I've lived most of my Christian life on the defensive. I knew what I believed and when I came against something that contradicted it, I had my sword up and my shield ready and an arsenal of scriptures to fling wildly at the first sign of disagreement. My heart was in the right place: I wanted Truth to be victorious. But I can't help but wonder if my method was just a tad bit too . . . aggressive.


Ideas are extremely personal. That is to say, we rarely come up with anything completely novel ourselves, but when we decide to believe something, we make it our own. That goes for us in our personal and wonderful journeys with Christ, but it also goes for the stranger sitting next to us on the bus, or behind us in the grocery line. Those people have ideas that mean something to them and will not necessarily be shaken by a biblical blitz. They do need Truth, and it is our role to share it with them, but plugging our ears to other people's thoughts and flinging verses at them isn't going to do that.


We need to be able to listen. Even to ideas that frighten us or make us uncomfortable or contradict what we know to be absolute Truth. Not because we want to internalize those ideas—absolutely not—but because we need to love and respect the people we are witnessing to—love them enough to meet them where they're at and help them get from there to Christ. The good witness doesn't just stomp all over a person's ideas and then hand them a gospel tract and say, "Well, you're wrong about everything. Read this."


Without love and respect and a willingness to hear people out, no one will want to hear what we have to say, and they certainly won't want to accept it.

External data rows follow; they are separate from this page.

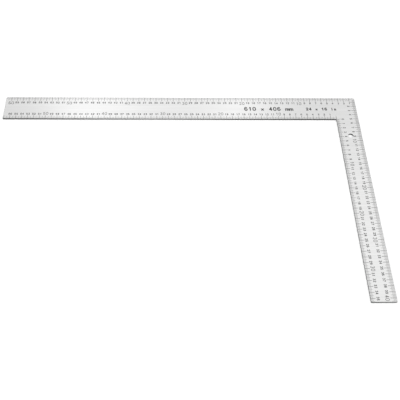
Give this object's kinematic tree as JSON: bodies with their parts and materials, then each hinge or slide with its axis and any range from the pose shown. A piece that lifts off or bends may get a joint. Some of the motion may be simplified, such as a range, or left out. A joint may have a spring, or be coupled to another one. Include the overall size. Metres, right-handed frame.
{
  "type": "steel square",
  "caption": "Flat L-shaped stainless steel square with a long blade, a shorter tongue, centimetre scales on all four long edges and a hanging hole.",
  "frame": {"origin": "middle of the rectangle round the L, on the back face, which is the face it lies on", "axes": "+X along the blade towards the heel (the outer corner), +Y across the blade towards its outer edge, +Z out of the graduated front face"},
  "size_m": [0.6096, 0.4064, 0.0026],
  "materials": {
    "stainless_steel": "satin, finely brushed along each arm",
    "line_enamel": "baked black enamel, semi-matt",
    "figure_enamel": "baked black enamel, semi-matt"
  },
  "bodies": {
    "root": {"steel_blank": "stainless_steel", "blade_outer_millimetre_lines": "line_enamel", "blade_outer_half_centimetre_lines": "line_enamel", "blade_outer_centimetre_lines": "line_enamel", "blade_outer_figures": "figure_enamel", "blade_outer_tens": "figure_enamel", "blade_inner_millimetre_lines": "line_enamel", "blade_inner_half_centimetre_lines": "line_enamel", "blade_inner_centimetre_lines": "line_enamel", "blade_inner_figures": "figure_enamel", "blade_inner_tens": "figure_enamel", "tongue_outer_millimetre_lines": "line_enamel", "tongue_outer_half_centimetre_lines": "line_enamel", "tongue_outer_centimetre_lines": "line_enamel", "tongue_outer_figures": "figure_enamel", "tongue_outer_tens": "figure_enamel", "tongue_inner_millimetre_lines": "line_enamel", "tongue_inner_half_centimetre_lines": "line_enamel", "tongue_inner_centimetre_lines": "line_enamel", "tongue_inner_figures": "figure_enamel", "tongue_inner_tens": "figure_enamel", "size_mark": "figure_enamel", "inch_mark": "figure_enamel"}
  },
  "joints": []
}
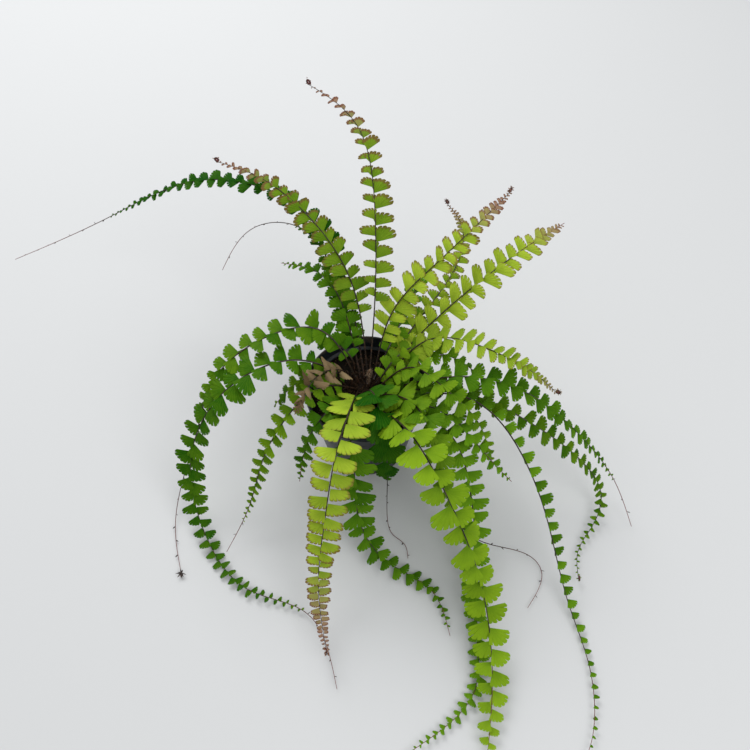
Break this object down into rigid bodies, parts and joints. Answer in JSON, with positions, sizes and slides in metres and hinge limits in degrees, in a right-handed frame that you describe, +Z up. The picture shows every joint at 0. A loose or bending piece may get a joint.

I think it's important to remember that everybody starts in a different place. C.S. Lewis was a former atheist who still believed in evolution when he converted. It took him years to grow and mature in his feelings on that subject, but he got there by focusing on the critical points—the salvational ones—and letting Jesus work on the rest of his ideas. It was a journey. A process. It is for us, too. We will look back one day on the ideas we once had and wonder what we were thinking, because this adventure is about growth. Every step we take toward truly Christ-like minds means leaving ideas behind and taking on new ones all the time.


The key is to be firm in the Truth. There's no use in listening to every Joe Bloe's ideas in the name of evangelism if we're not solid in what we're evangelizing, because that is dangerous. Step one is to know Christ, to be solid in him, to have our ideas firmly rooted, locked, and bound up in what he says is True. Only then will we be able to help people make the leap from their idea of life to his.